As I've replaced my internal 750gb 5400rm HDD with a 120gb SSD (Corsair Force GT), I'll now be needing a fast enough external HDD for movies/games playback and storage. Have shortlisted these two (one being 2.5", while the other one being a 3.5" drive):

WD My Book Essential 3.5 Inch 1 TB External Hard Disk | External Hard Drive | Flipkart.com

*www.flipkart.com/wd-my-passport-us...4CFT&ref=2c9bceeb-085a-4abc-8684-eb2f011a68e2

So just wanted to confirm that which one of these would be more reliable for constant playback...


----------



## Naxal (Aug 26, 2012)

As far I know, You can have just casing also, so you could have used your old 750GB HDD inside a casing and turn it into a portable HDD


----------



## xOvErClOcKeRx (Aug 26, 2012)

Naxal said:


> As far I know, You can have just casing also, so you could have used your old 750GB HDD inside a casing and turn it into a portable HDD



Will it require external supply? And, can you link me any sites that are selling it? 

FYI: That 750gb HHD is 2.5" 5400rpm


----------



## Naxal (Aug 27, 2012)

xOvErClOcKeRx said:


> Will it require external supply? And, can you link me any sites that are selling it?
> 
> FYI: That 750gb HHD is 2.5" 5400rpm



I have seen them locally, in local market, no for 2.5" drive, it doesn't require any external power supply. Its USB powered !!

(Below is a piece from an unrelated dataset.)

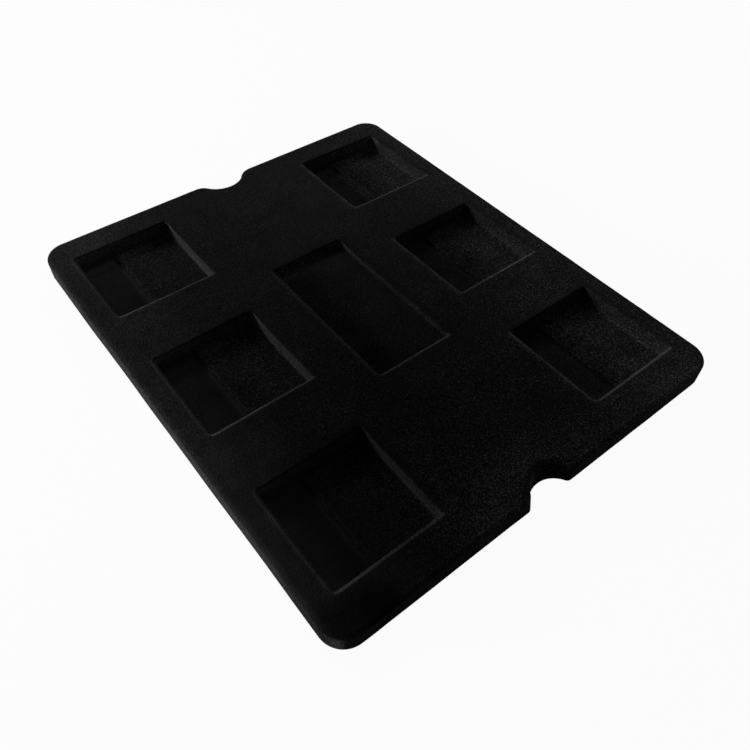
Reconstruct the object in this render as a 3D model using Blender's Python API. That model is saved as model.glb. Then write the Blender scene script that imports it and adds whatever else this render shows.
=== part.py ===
"""Flocked medal display tray: one flat board with six square pockets, a long middle pocket and
a finger notch in the middle of each short end.

X runs along the tray, Y across it and Z up. The origin is the middle of the underside.
All lengths are in metres.
"""
import math

import bmesh
import bpy

# the six square pockets
POCKET_LENGTH = 0.060        # along X
POCKET_WIDTH = 0.060         # along Y
POCKET_DEPTH = 0.010         # from the top face to the main floor
POCKET_CORNER = 0.0018       # upright corners
STRIP_WIDTH = 0.023          # lower strip of the floor, from the pocket's -Y wall
STRIP_DROP = 0.0015          # how far the strip lies below the main floor

# the long middle pocket, for a plaque
PLAQUE_LENGTH = 0.100        # along X
PLAQUE_WIDTH = 0.048         # along Y
PLAQUE_DEPTH = 0.005
PLAQUE_CORNER = 0.0015

# the board between and around the pockets
ROWS = 3                     # square pockets along each long side
ROW_WALL = 0.040             # between two square pockets along X
END_MARGIN = 0.020           # from the last pocket to the short end
SIDE_MARGIN = 0.0135         # from a pocket to the long side
MIDDLE_WALL = 0.028          # between a square pocket and the middle pocket along Y
FLOOR_THICKNESS = 0.002      # under the lowest floor

# edges
EDGE_RADIUS = 0.003          # rounding of the outer edge at the top
FOOT_RADIUS = 0.0004         # rounding of the outer edge at the underside
RIM_RADIUS = 0.0012          # rounding of the pocket rims
TOP_CORNER = 0.010           # plan radius of the board's corners, inside the edge rounding

# the finger notches, which widen evenly from the underside to the top face
NOTCH_RADIUS = 0.0138        # at the underside
NOTCH_DEPTH = 0.0086         # how far a notch reaches in from the short end, at the underside
NOTCH_FLARE = 0.0018         # how much wider and deeper a notch is at the top face
LIP_SHARP = 0.0026           # plan radius of a notch's two lips at the underside, inside its rounding
LIP_ROUND = 0.007            # their plan radius at the top face, inside the edge rounding

# how finely the round stretches are cut, in segments
CORNER_SEGMENTS = 8
NOTCH_SEGMENTS = 16
LIP_SEGMENTS = 5
POCKET_CORNER_SEGMENTS = 4
WALL_SEGMENTS = 3
EDGE_SEGMENTS = 5
SMALL_EDGE_SEGMENTS = 3

# sizes that follow
TRAY_LENGTH = ROWS * POCKET_LENGTH + (ROWS - 1) * ROW_WALL + 2 * END_MARGIN
TRAY_WIDTH = 2 * (SIDE_MARGIN + POCKET_WIDTH + MIDDLE_WALL) + PLAQUE_WIDTH
TRAY_HEIGHT = FLOOR_THICKNESS + STRIP_DROP + POCKET_DEPTH
ROW_PITCH = POCKET_LENGTH + ROW_WALL
COLUMN_Y = (PLAQUE_WIDTH + POCKET_WIDTH) / 2 + MIDDLE_WALL
CORNER_RADIUS = TOP_CORNER + EDGE_RADIUS
LIP_RADIUS_FOOT = LIP_SHARP + FOOT_RADIUS
LIP_RADIUS_TOP = LIP_ROUND + EDGE_RADIUS

# near-black nylon pile on the whole board
FLOCK_COLOUR = (0.0060, 0.0060, 0.0065, 1.0)
FLOCK_ROUGHNESS = 0.95
FLOCK_SHEEN = 0.35
FLOCK_SHEEN_ROUGHNESS = 0.45

SHARP_ANGLE = math.radians(40)


def clear_scene():
    """Remove every object that the scene starts with."""
    for old in list(bpy.data.objects):
        bpy.data.objects.remove(old, do_unlink=True)


def arc(centre_x, centre_y, radius, start, end, segments):
    """Points on a circle from one angle to another, in degrees, both ends included."""
    angles = [math.radians(start + (end - start) * i / segments) for i in range(segments + 1)]
    return [(centre_x + radius * math.cos(a), centre_y + radius * math.sin(a)) for a in angles]


def notch_outline(inset, z):
    """The +X end's finger notch at a height, from its -Y lip to its +Y lip, moved inwards by inset."""
    share = z / TRAY_HEIGHT
    radius = NOTCH_RADIUS + NOTCH_FLARE * share
    depth = NOTCH_DEPTH + NOTCH_FLARE * share
    lip = LIP_RADIUS_FOOT + (LIP_RADIUS_TOP - LIP_RADIUS_FOOT) * share
    end = TRAY_LENGTH / 2
    circle_x = end - depth + radius
    lip_x = end - lip
    reach = lip_x - circle_x
    lip_y = math.sqrt((radius + lip) ** 2 - reach ** 2)
    turn = math.degrees(math.atan2(lip_y, -reach))
    lower = arc(lip_x, -lip_y, lip - inset, 0, turn, LIP_SEGMENTS)
    hollow = arc(circle_x, 0, radius + inset, 180 + turn, 180 - turn, NOTCH_SEGMENTS)
    upper = arc(lip_x, lip_y, lip - inset, -turn, 0, LIP_SEGMENTS)
    return lower[:-1] + hollow + upper[1:]


def board_outline(inset, z):
    """The board's outline at a height, moved inwards by inset, counter-clockwise."""
    x = TRAY_LENGTH / 2 - CORNER_RADIUS
    y = TRAY_WIDTH / 2 - CORNER_RADIUS
    radius = CORNER_RADIUS - inset
    near_notch = notch_outline(inset, z)
    far_notch = [(-px, -py) for px, py in near_notch]
    return (arc(x, -y, radius, -90, 0, CORNER_SEGMENTS) + near_notch
            + arc(x, y, radius, 0, 90, CORNER_SEGMENTS)
            + arc(-x, y, radius, 90, 180, CORNER_SEGMENTS) + far_notch
            + arc(-x, -y, radius, 180, 270, CORNER_SEGMENTS))


def rounding(radius, segments):
    """Offset and drop of each point on a quarter round, from the upright face to the flat one."""
    angles = [math.pi / 2 * i / segments for i in range(segments + 1)]
    return [(radius * (1 - math.cos(a)), radius * (1 - math.sin(a))) for a in angles]


def add_ring(bm, outline, z):
    """A closed row of points at one height."""
    return [bm.verts.new((x, y, z)) for x, y in outline]


def add_wall(bm, lower, upper):
    """Quads all round between two rings with the same number of points."""
    for i in range(len(lower)):
        j = (i + 1) % len(lower)
        bm.faces.new((lower[i], lower[j], upper[j], upper[i]))


def add_walls(bm, rings):
    """Walls between each ring and the next."""
    for lower, upper in zip(rings, rings[1:]):
        add_wall(bm, lower, upper)


def add_board(bm):
    """Underside and outer walls. Returns the ring round the top face."""
    levels = [(inset, rise) for inset, rise in reversed(rounding(FOOT_RADIUS, SMALL_EDGE_SEGMENTS))]
    upright = TRAY_HEIGHT - EDGE_RADIUS - FOOT_RADIUS
    levels += [(0.0, FOOT_RADIUS + upright * i / WALL_SEGMENTS) for i in range(1, WALL_SEGMENTS)]
    levels += [(inset, TRAY_HEIGHT - drop) for inset, drop in rounding(EDGE_RADIUS, EDGE_SEGMENTS)]
    rings = [add_ring(bm, board_outline(inset, z), z) for inset, z in levels]
    add_walls(bm, rings)
    bm.faces.new(rings[0])
    return rings[-1]


def pocket_halves(centre, length, width, corner, split_y, outset):
    """A pocket's outline, moved outwards by outset, as the part beyond split_y and the part before it.

    Both parts start and end on the line y = split_y, and each starts where the other ends.
    """
    centre_x, centre_y = centre
    x = length / 2 - corner
    y = width / 2 - corner
    side = length / 2 + outset
    radius = corner + outset
    quarter = [arc(centre_x + sx * x, centre_y + sy * y, radius, start, start + 90, POCKET_CORNER_SEGMENTS)
               for sx, sy, start in ((1, 1, 0), (-1, 1, 90), (-1, -1, 180), (1, -1, 270))]
    right = (centre_x + side, split_y)
    left = (centre_x - side, split_y)
    beyond = [right] + quarter[0] + quarter[1] + [left]
    before = [left] + quarter[2] + quarter[3] + [right]
    return beyond, before


def add_pocket(bm, centre, length, width, depth, corner, strip_width=0.0, strip_drop=0.0):
    """Walls and floor of one pocket. Returns the ring round its mouth.

    A pocket with a strip has a floor in two levels, with a riser between them.
    """
    split_y = centre[1] - width / 2 + (strip_width or width / 2)
    floor_z = TRAY_HEIGHT - depth
    levels = [(0.0, floor_z)]
    levels += [(outset, TRAY_HEIGHT - drop) for outset, drop in rounding(RIM_RADIUS, SMALL_EDGE_SEGMENTS)]
    rings = []
    for outset, z in levels:
        beyond, before = pocket_halves(centre, length, width, corner, split_y, outset)
        rings.append(add_ring(bm, beyond + before[1:-1], z))
    add_walls(bm, rings)

    floor = rings[0]
    if not strip_width:
        bm.faces.new(floor)
        return rings[-1]

    beyond, before = pocket_halves(centre, length, width, corner, split_y, 0.0)
    main_floor = floor[:len(beyond)]
    strip_top = floor[len(beyond) - 1:] + floor[:1]
    strip_floor = add_ring(bm, before, floor_z - strip_drop)
    bm.faces.new(main_floor)
    bm.faces.new(strip_floor)
    for i in range(len(before) - 1):
        bm.faces.new((strip_floor[i], strip_floor[i + 1], strip_top[i + 1], strip_top[i]))
    bm.faces.new((strip_floor[-1], strip_floor[0], strip_top[0], strip_top[-1]))
    return rings[-1]


def ring_edges(bm, ring):
    """The edges that join a ring's points one after another."""
    return [bm.edges.get((ring[i], ring[(i + 1) % len(ring)])) for i in range(len(ring))]


def flock_material():
    """Short dense nylon pile: almost black, with a faint sheen at a low angle."""
    material = bpy.data.materials.new("flocked_pile")
    material.use_nodes = True
    shader = material.node_tree.nodes["Principled BSDF"]
    shader.inputs["Base Color"].default_value = FLOCK_COLOUR
    shader.inputs["Roughness"].default_value = FLOCK_ROUGHNESS
    shader.inputs["Metallic"].default_value = 0.0
    shader.inputs["Sheen Weight"].default_value = FLOCK_SHEEN
    shader.inputs["Sheen Roughness"].default_value = FLOCK_SHEEN_ROUGHNESS
    return material


def build_tray():
    """The tray as one closed body."""
    bm = bmesh.new()
    mouths = [add_board(bm)]
    first_x = -(ROWS - 1) / 2 * ROW_PITCH
    for column_y in (-COLUMN_Y, COLUMN_Y):
        for row in range(ROWS):
            centre = (first_x + row * ROW_PITCH, column_y)
            mouths.append(add_pocket(bm, centre, POCKET_LENGTH, POCKET_WIDTH, POCKET_DEPTH,
                                     POCKET_CORNER, STRIP_WIDTH, STRIP_DROP))
    mouths.append(add_pocket(bm, (0.0, 0.0), PLAQUE_LENGTH, PLAQUE_WIDTH, PLAQUE_DEPTH, PLAQUE_CORNER))

    top_edges = [edge for ring in mouths for edge in ring_edges(bm, ring)]
    bmesh.ops.triangle_fill(bm, use_beauty=True, use_dissolve=False, edges=top_edges)
    bmesh.ops.recalc_face_normals(bm, faces=bm.faces[:])

    mesh = bpy.data.meshes.new("tray")
    bm.to_mesh(mesh)
    bm.free()
    mesh.shade_smooth()
    mesh.set_sharp_from_angle(angle=SHARP_ANGLE)
    mesh.materials.append(flock_material())
    tray = bpy.data.objects.new("tray", mesh)
    bpy.context.scene.collection.objects.link(tray)
    return tray


clear_scene()
build_tray()
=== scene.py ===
import math

import bmesh
import bpy
import numpy as np
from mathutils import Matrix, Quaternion, Vector
from mathutils.geometry import delaunay_2d_cdt


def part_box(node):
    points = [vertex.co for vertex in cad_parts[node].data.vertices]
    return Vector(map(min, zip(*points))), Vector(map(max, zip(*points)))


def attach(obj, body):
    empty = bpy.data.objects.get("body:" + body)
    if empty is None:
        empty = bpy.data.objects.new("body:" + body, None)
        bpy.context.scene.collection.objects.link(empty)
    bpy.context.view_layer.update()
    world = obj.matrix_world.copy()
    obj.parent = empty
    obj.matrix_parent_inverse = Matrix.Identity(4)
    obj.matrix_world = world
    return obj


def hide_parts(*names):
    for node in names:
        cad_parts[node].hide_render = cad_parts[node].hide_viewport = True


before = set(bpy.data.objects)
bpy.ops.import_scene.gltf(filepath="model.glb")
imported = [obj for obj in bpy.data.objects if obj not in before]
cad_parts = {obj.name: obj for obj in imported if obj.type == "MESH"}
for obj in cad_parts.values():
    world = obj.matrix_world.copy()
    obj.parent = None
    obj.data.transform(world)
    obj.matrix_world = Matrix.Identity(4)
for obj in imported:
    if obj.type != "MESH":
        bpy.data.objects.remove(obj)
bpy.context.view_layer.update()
trayLow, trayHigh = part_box("tray")
trayLength, trayWidth, trayHeight = trayHigh - trayLow
print("frame loaded:", sorted(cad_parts))

mm = 0.001
cc = 1e-6      # cubic centimetre in cubic metres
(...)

Search in eBay, full of 250~ type things, how ever I have seen these at around 200 or even lower in Kolkata market 

TRICOM USB External Casing for 2.5 inch SATA Laptop Hard Disk | eBay


----------



## acewin (Aug 27, 2012)

true buy a casing for 2.5 HDD supporting USB 3.0 from local market rather than ebay, these products do not have definite lifetime. so buy it from local market
until and unless u r buying any coolermaster case for HDD enclosure.


----------



## aniket.cain (Aug 27, 2012)

Transcend also makes USB powered SATA enclosures for 2.5" drives. I bought one for 700 bucks around 2 yrs ago, and has served me well since then.


----------